With respect to the conventional image display system as described above, Japanese Patent Application Laid-Open No. 2001-13931 discloses substantially the same arrangement.
However, in the above-described conventional image display system, since the stable area varies depending on the computer system 100 to be connected to the display device 110, the stable area specified by the program installed in the microcomputer 140 sometimes corresponds to an area which is subjected to influences from a ringing phenomenon. In such a case, the stable area data, which is read out through the base address register, is also subjected to influences from a ringing phenomenon.
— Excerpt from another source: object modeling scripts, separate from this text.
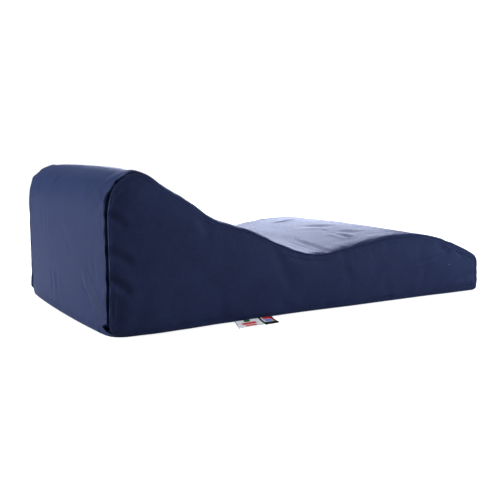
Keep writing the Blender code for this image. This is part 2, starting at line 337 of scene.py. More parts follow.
def side_outline():
    """The closed outline of a side, anticlockwise seen from -Y: along, height and seam inset."""
    rows = np.array(OUTLINE_ROWS) * MM
    stretches = curve_through(rows, (0, 1, 0), (0, -1, 0))
    tall_corner = np.concatenate(stretches[:TALL_CORNER_ROW])
    top = np.concatenate(stretches[TALL_CORNER_ROW:LOW_CORNER_ROW])
    low_corner = np.concatenate(stretches[LOW_CORNER_ROW:])
    end_seam = rows[0, 2]
    tall_foot, low_foot = TALL_FOOT_RADIUS, LENGTH - LOW_FOOT_RADIUS
    base = np.concatenate([
        foot_arc(tall_foot, TALL_FOOT_RADIUS, 225, 270, BASE_SEAM_HEIGHT),
        foot_arc(low_foot, LOW_FOOT_RADIUS, 270, 315, BASE_SEAM_HEIGHT),
    ])
    low_arc = foot_arc(low_foot, LOW_FOOT_RADIUS, 315, 360, BASE_SEAM_HEIGHT)
    low_end = np.concatenate([low_arc, low_corner[::-1]])
    tall_arc = foot_arc(tall_foot, TALL_FOOT_RADIUS, 180, 225, end_seam)
    tall_end = np.concatenate([tall_corner[::-1], tall_arc])
    outline = np.concatenate([
        spread(base, ALONG_STEPS),
        spread(low_end, UP_STEPS),
        spread(top[::-1], ALONG_STEPS),
        spread(tall_end, UP_STEPS),
    ])
    foot = (outline[:, 0] < TALL_FOOT_RADIUS) & (outline[:, 1] < TALL_FOOT_SEAM[-1][0] * MM)
    heights, seams = np.array(TALL_FOOT_SEAM).T * MM
    outline[foot, 2] = np.interp(outline[foot, 1], heights, seams)
    return outline


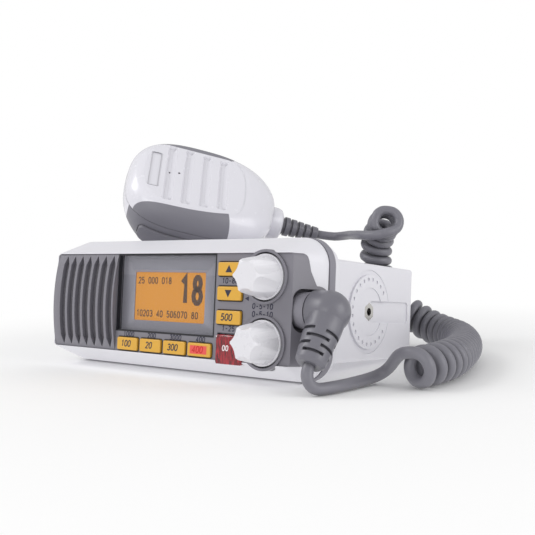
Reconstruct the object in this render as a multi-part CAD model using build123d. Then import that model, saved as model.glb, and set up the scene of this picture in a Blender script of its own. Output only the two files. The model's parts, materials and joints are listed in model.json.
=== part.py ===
"""Marine VHF radio with its fist microphone and curly cord.

The radio is modelled level, in its own set frame: X to the right along the front, Y to the rear from the
panel's flat front, Z up from the bezel's lower edge. It then stands as it does on a table: nose up, on
the gasket's lower rear edge and on the housing's rounded lower rear edge. The microphone leans on the
housing's top and has its own frame. The cord's points are in the standing frame, whose origin is on the
table, under the middle of the radio and its microphone.
"""
from build123d import *
from math import asin, atan2, cos, degrees, hypot, pi, radians, sin, tan
import os

# ---------------------------------------------------------------- driving dimensions, in millimetres
FIT_GAP = 0.1            # joint line round a piece that is let into another
MOVE_GAP = 0.4           # gap round a key, a knob or a cover that moves

# Front panel and bezel
PANEL_W = 170.0
PANEL_H = 53.2
PANEL_T = 2.5
PANEL_BASE = 8.6         # panel's lower edge above the bezel's
LIP = 0.9                # bezel's lip ahead of the panel
LIP_W = 0.6
LIP_R = 3.0
BEZEL_W = 185.0
BEZEL_H = 70.6
BEZEL_DEPTH = 20.9
BEZEL_RIM = 2.9          # straight rim behind the sloping bands
BEZEL_R = 14.0
BEZEL_WALL = 2.3
RIM_ROUND = 1.2

# Speaker grille on the left, bowed forward
BOW = 3.2
GRILLE_END = 1.0         # flat strip between the bow and the display window
SLOT_COUNT = 7
SLOT_PITCH = 6.6
SLOT_W = 4.7
SLOT_POINT = 5.2         # length of a slot's pointed end
SLOT_MARGIN = 1.1        # panel left above and below a slot's point
SLOT_RIB = 1.2           # panel left between the last slot and the bow's end
CLOTH_T = 0.5

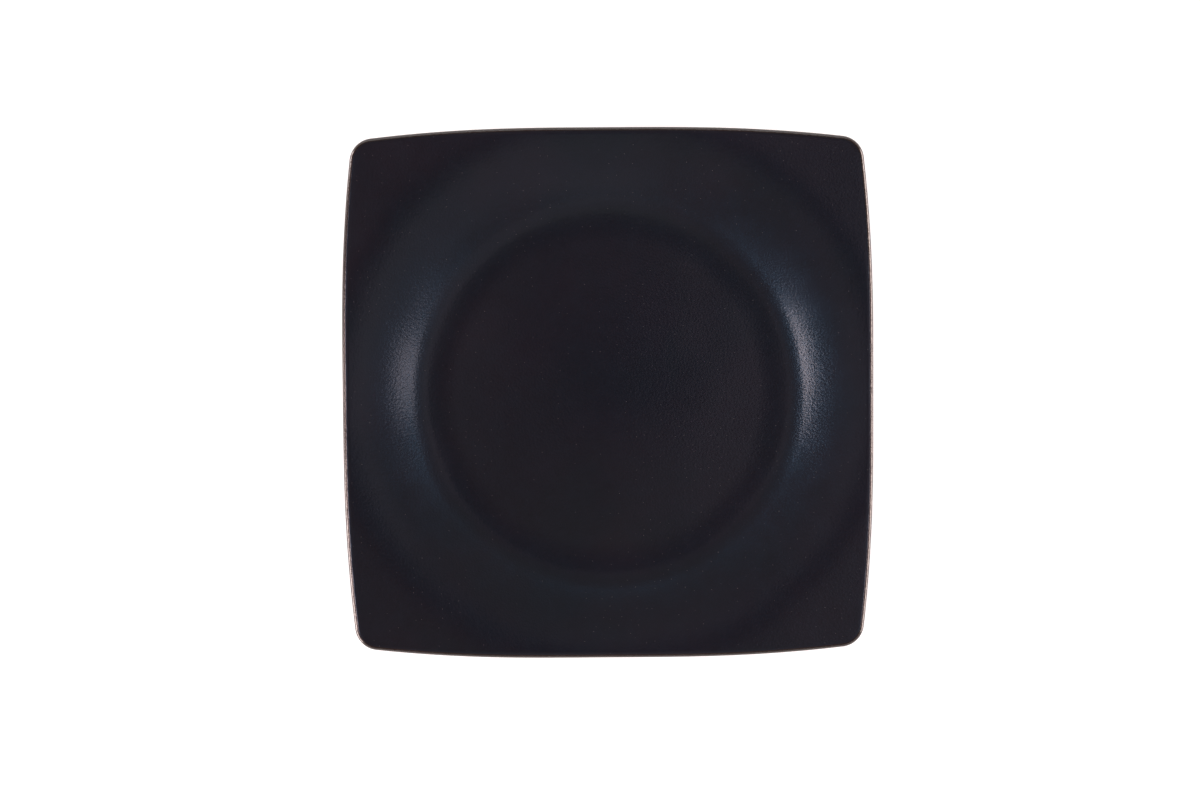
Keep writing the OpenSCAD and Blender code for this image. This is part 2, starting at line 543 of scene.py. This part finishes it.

In addition, the stable area data, which is read out through the base address register, is set on a pixel basis, so that processes at steps ST120 to ST140 or steps ST160 to ST180 are executed on a pixel basis. In other words, the gradation adjusting process is carried out by using stable area data corresponding to only one pixel. Therefore, depending on the computer system 100 to be connected to the display device 110, the gain value and bias value of the input analog image signal are set by using only the stable area data which has been subjected to influences from a ringing phenomenon, resulting in a failure to carry out an appropriate gradation displaying process in some cases. This makes it impossible to provide appropriate image quality to the user.
Moreover, in order to provide appropriate image quality to the user, with respect to adjustments of image quality, not only a gradation adjustment of making the signal level of the output analog image signal coincident with the analog input range of the A/D converter 130, but also adjustments on luminance and γ-characteristic need to be carried out.